Schön ist auch, dass das Buch sich nach dem chaotischen Höhepunkt der USA-Tourbegleitung mit Familie nach und nach zu einem hoffnungsvollen Aufschwung wendet. Hier wüsste ich gerne, ob Scheerer das mit seinen Kindern tatsächlich mitgemacht hat, oder ob es sich um einen der fiktiven Teile handelt. So oder so scheint das Pendel vom einen Extrem danach aber wieder zurückzuschwingen, die Dinge beruhigen sich, mehr Stabilität kehrt ein. Die Stabilität, nach der sich alle Beteiligten so sehr sehnen, die man sich erst aber hart verdienen muss.
📔 Highlights
Ich spüre die Wut in mir hochsteigen. Die Wut über so viel Ignoranz dem Familienleben gegenüber. Hat Ian wirklich gerade gesagt, dass er mir jetzt Zeit zum Relaxen mit der Familie gibt? Als sei Kinderaufziehen nicht der nervenaufreibendste Job der Welt. Als sei es ein einziges Pudern der Seele, Gammeln auf dem Sofa und Toben im Wald. Als sei das Elternsein nicht getränkt von ständigen Selbstzweifeln, Minderwertigkeitsgefühlen, toxischen Vergleichen, fehlenden Vorbildern, extremer körperlicher wie emotionaler Anstrengung und fehlender Anerkennung von allen Seiten.

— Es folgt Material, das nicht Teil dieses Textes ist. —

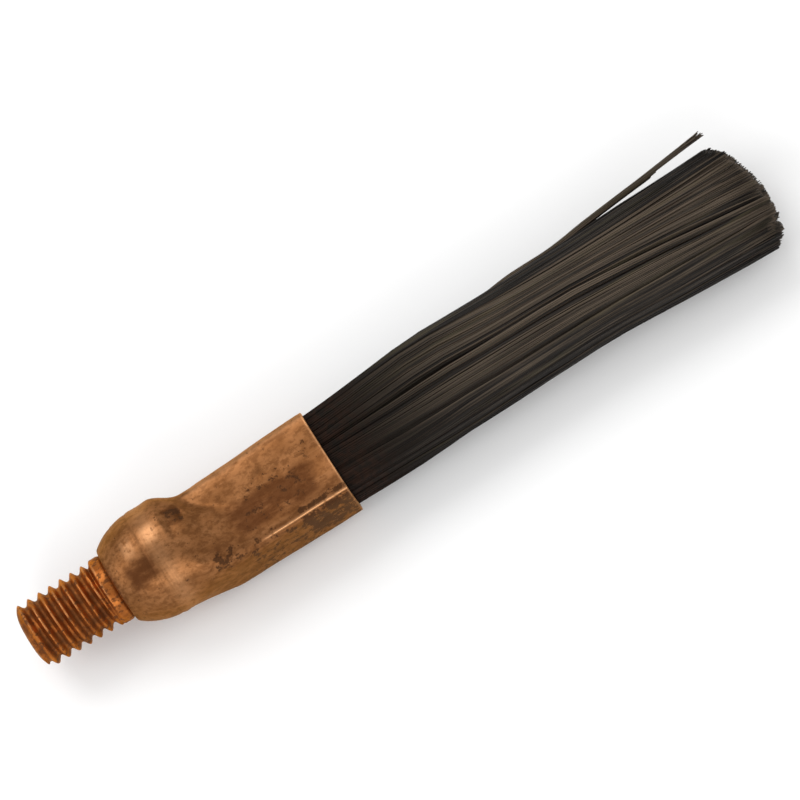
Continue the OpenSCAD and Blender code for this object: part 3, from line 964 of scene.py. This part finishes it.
# %% Make the fibres' finish
def fibre_finish():
    """Sized carbon: each strand's tone, runs along it, painted shade and soiling by the mouth."""
    f = Finish("carbon_fibre_sized")
    tone = f.stored("tone")
    runs = f.noise(0.9, 5, (0.14, 2.2, 2.2), 0.62)
    level = f.plus(f.times(tone, 0.65), f.times(runs, 0.5))
    lit = f.steps(level, 0.25, 0.82)
    base = f.blend(lit, (0.0045, 0.0040, 0.0044, 1), (0.100, 0.075, 0.053, 1))
    olive = f.steps(f.noise(0.55, 4, (0.08, 2.0, 2.0), 0.6), 0.52, 0.70)
    base = f.blend(f.times(olive, 0.5), base, (0.088, 0.071, 0.038, 1))
    along = f.add("ShaderNodeSeparateXYZ", "X", Vector=f.millimetres())
    # Painted shade: the colour darkens towards the mouth, and the roughness rises there.
    from_mouth = f.steps(along, tube_end - 1, tube_end + 18)
    base = f.blend(f.minus(1.0, from_mouth), base, (0.0045, 0.0028, 0.0022, 1))
    near_mouth = f.minus(1.0, f.steps(along, tube_end + 1.0, tube_end + 6.0))
    mottle = f.times(near_mouth, f.steps(f.noise(1.5, 5, roughness=0.65), 0.36, 0.62))
    base = f.blend(f.times(mottle, 0.8), base, (0.020, 0.0075, 0.004, 1))
    f.surface("Base Color", base)
    dull = f.mixed(f.steps(runs, 0.3, 0.7), 0.52, 0.42)
    f.surface("Roughness", f.mixed(from_mouth, 0.9, dull))
    f.surface("IOR", 1.45)
    f.surface("Specular IOR Level", 0.28)
    f.surface("Specular Tint", (1.0, 0.90, 0.78, 1))
    return f.material


carbon = fibre_finish()
for piece in tow_pieces + [stray, split]:
    piece.data.materials.append(carbon)
print("finish:", carbon.name, "on", len(tow_pieces) + 2, "pieces")

# %% [markdown]
# ## The studio
# The head lies on a plain pale table. It rests on the underside of its dome and on the tip of its
# tuft, so the table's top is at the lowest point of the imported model.

# %% Lay the table
TABLE_HALF = 3000.0
TABLE_GAP = 0.02


def pale_table():
    """A large square with the table's top at the lowest point of the head."""
    level = cad_low.z / MM - TABLE_GAP
    around = TABLE_HALF * np.array([[-1, -1], [1, -1], [1, 1], [-1, 1]])
    corners = np.column_stack([around, np.full(4, level)])
    table = make_piece("pale_table", corners, [np.array([[0, 1, 2, 3]])])
    f = Finish("table_paper")
    shade = f.blend(f.noise(0.02, 3), (0.90, 0.90, 0.90, 1), (0.93, 0.93, 0.93, 1))
    f.surface("Base Color", shade)
    f.surface("Roughness", 0.7)
    table.data.materials.append(f.material)
    return table


table = pale_table()
print("table at z = %.2f mm" % (cad_low.z / MM))

# %% [markdown]
# The camera looks down steeply from the near side and is rolled, so that the head climbs from the
# lower left to the upper right. It has a long lens, which keeps the two ends of the head at
# nearly the same scale. Its distance and aim are worked out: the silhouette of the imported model
# is laid on the picture plane, and its box is centred and made to fill most of the width.

# %% Place the camera
ELEVATION = np.radians(70)
ROLL = np.radians(31.6)
FILL = 0.952
SITS_UP = 0.18
LENS = 250
SENSOR = 36


def camera_axes():
    """The picture's right and up directions and the direction back to the camera."""
    back = np.array([0, -np.cos(ELEVATION), np.sin(ELEVATION)])
    level_up = np.array([0, np.sin(ELEVATION), np.cos(ELEVATION)])
    along = np.array([1.0, 0, 0])
    right = np.cos(ROLL) * along - np.sin(ROLL) * level_up
    up = np.sin(ROLL) * along + np.cos(ROLL) * level_up
    return right, up, back


def frame_the_head(points, right, up, back):
    """Aim and distance, in millimetres, that centre the silhouette and fill the share."""
    aim = points.mean(axis=0)
    distance = 500.0
    for _ in range(6):
        seen = points - aim
        depth = distance - seen @ back
        across, high = seen @ right / depth, seen @ up / depth
        aside = right * (across.max() + across.min()) + up * (high.max() + high.min())
        aim = aim + distance * aside / 2
        distance = distance * np.ptp(across) / (FILL * SENSOR / LENS)
    return aim, distance


axes = camera_axes()
silhouette = np.concatenate([node_points(name) for name in frame["nodes"]])
aim, distance = frame_the_head(silhouette, *axes)
aim = aim - SITS_UP * np.array([0, np.sin(ELEVATION), np.cos(ELEVATION)])
camera_data = bpy.data.cameras.new("studio_camera")
camera_data.lens = LENS
camera_data.sensor_width = SENSOR
camera = bpy.data.objects.new("studio_camera", camera_data)
bpy.context.scene.collection.objects.link(camera)
turn = Matrix([Vector(axis) for axis in axes]).transposed()
camera.matrix_world = Matrix.Translation(Vector((aim + distance * axes[2]) * MM)) @ turn.to_4x4()
camera_data.clip_start = 0.01
bpy.context.scene.camera = camera
print("camera %.0f mm away, aimed at" % distance, aim.round(1))

# %% [markdown]
# Soft boxes light the head: a large one from the far side, which draws the long highlights on the
# dome and on the barrel's far corner, and weaker ones from the stud's end, the tip's end and the
# near side. A grey world fills the shadows.

# %% Hang the lights
def soft_box(name, azimuth, elevation, distance, size, brightness):
    """An area light that faces the head. The azimuth runs from +X towards +Y, in degrees."""
    a, e = np.radians(azimuth), np.radians(elevation)
    centre = Vector((cad_low + cad_high) / 2)
    toward = Vector((np.cos(a) * np.cos(e), np.sin(a) * np.cos(e), np.sin(e)))
    data = bpy.data.lights.new(name, "AREA")
    data.shape = "RECTANGLE"
    data.size, data.size_y = size
    data.energy = brightness * np.pi * size[0] * size[1]
    light = bpy.data.objects.new(name, data)
    light.location = centre + toward * distance
    light.rotation_euler = toward.to_track_quat("Z", "Y").to_euler()
    bpy.context.scene.collection.objects.link(light)
    return light


soft_box("far_key", 100, 51, 0.55, (0.44, 0.32), 2.45)
soft_box("stud_side", 175, 38, 0.6, (0.36, 0.32), 2.3)
soft_box("tip_side", -10, 35, 0.6, (0.30, 0.30), 1.5)
soft_box("near_fill", -110, 30, 0.65, (0.50, 0.36), 2.4)
world = bpy.data.worlds.new("studio_air")
world.use_nodes = True
air = world.node_tree.nodes["Background"]
air.inputs["Color"].default_value = (1, 1, 1, 1)
air.inputs["Strength"].default_value = 0.70
bpy.context.scene.world = world
bpy.context.scene.view_settings.view_transform = "Standard"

Doch wenn man ans Ende denkt, erreicht man es nicht. Den Merksatz kenne ich von Bands, die auf monatelange Tourneen gehen. Wenn man die Tage zählt, hält man sie nicht durch. Wenn man ans Ende denkt, erreicht man es nicht. Die goldene Regel auf Tour und bei chronischen Schmerzen: Einfach jedem Tag eine neue Chance geben. Jede schmerzfreie Minute zelebrieren, als könnte sie für immer anhalten.
»Die Ansprüche an moderne Rollenbilder sind einfach so krass hoch. Es fühlt sich so an, als müssten alle zu jeder Zeit alles machen. Ich muss arbeiten und die Familie mit Geld versorgen und gleichzeitig ein präsenter Vater sein. Und Elif soll die sorgende Mutter sein, aber trotzdem Karriere machen, gut gelaunt auf dem Spielplatz rumhängen, zum Elternabend gehen, kochen, aber sich selbst nicht aufgeben. Wie soll das gehen!?